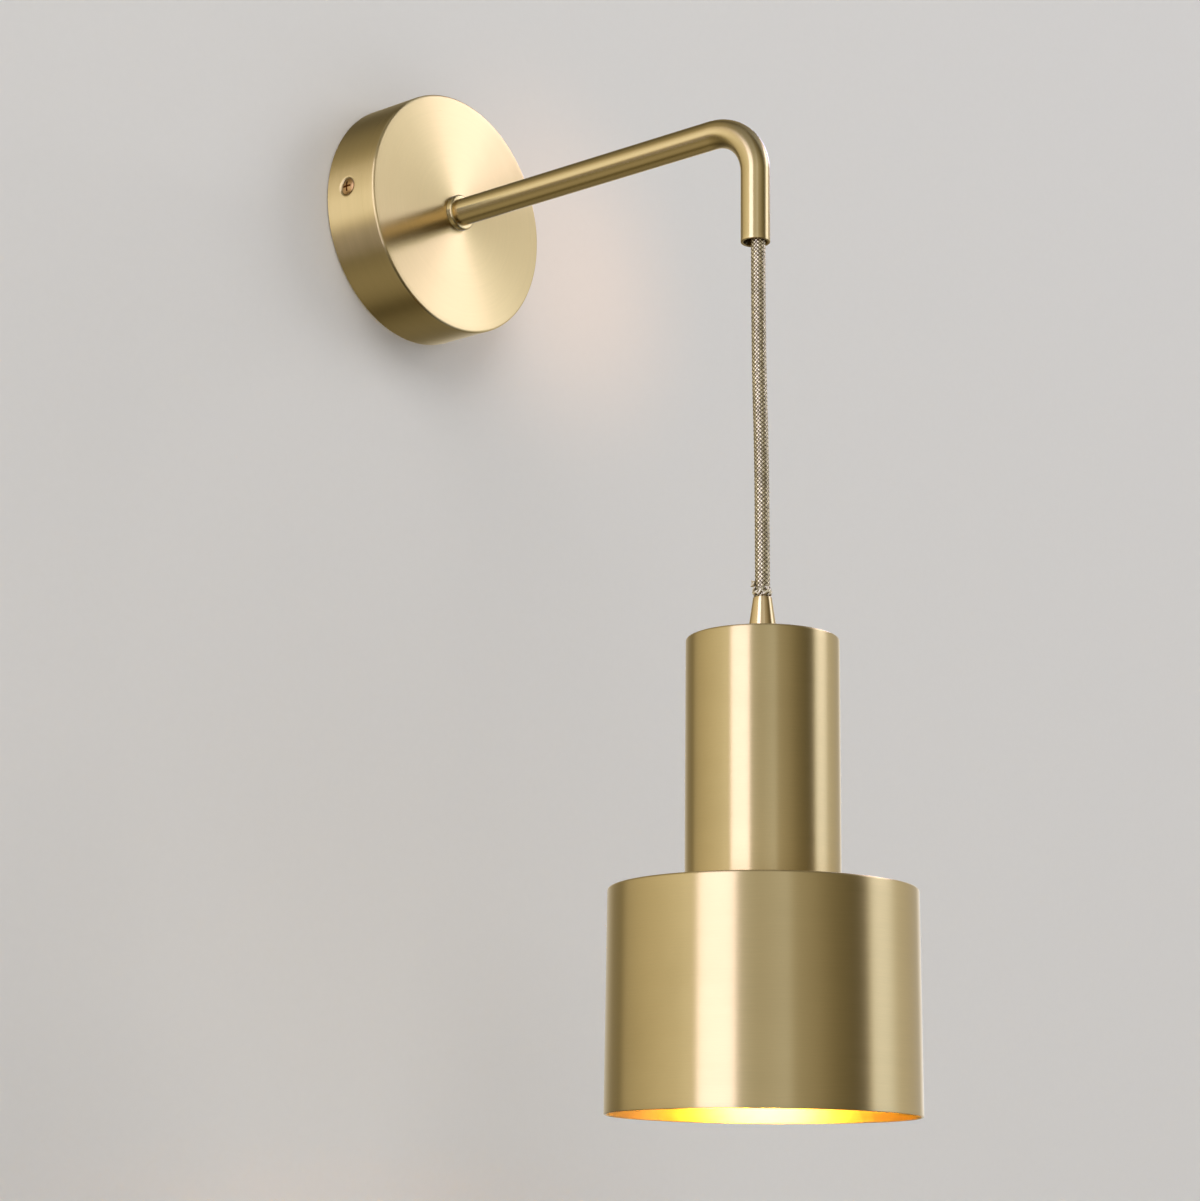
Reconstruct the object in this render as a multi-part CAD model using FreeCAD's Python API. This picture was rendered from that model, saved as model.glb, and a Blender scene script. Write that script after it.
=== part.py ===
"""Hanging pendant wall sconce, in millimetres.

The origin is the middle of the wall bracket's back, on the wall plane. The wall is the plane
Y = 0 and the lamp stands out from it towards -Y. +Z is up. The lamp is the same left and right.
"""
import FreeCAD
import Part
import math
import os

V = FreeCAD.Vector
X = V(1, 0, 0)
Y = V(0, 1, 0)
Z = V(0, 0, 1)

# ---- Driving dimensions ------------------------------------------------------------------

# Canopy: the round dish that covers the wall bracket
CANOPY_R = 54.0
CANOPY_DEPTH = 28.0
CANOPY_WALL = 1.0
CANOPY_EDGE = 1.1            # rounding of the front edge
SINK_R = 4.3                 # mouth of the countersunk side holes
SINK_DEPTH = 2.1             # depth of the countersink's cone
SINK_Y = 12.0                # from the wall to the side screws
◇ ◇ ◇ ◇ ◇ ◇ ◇
» REQUIRED TASK: List every line above that holds the word "FreeCAD".

» PROBLEM SOLUTION:
Reconstruct the object in this render as a multi-part CAD model using FreeCAD's Python API. This picture was rendered from that model, saved as model.glb, and a Blender scene script. Write that script after it.
import FreeCAD
V = FreeCAD.Vector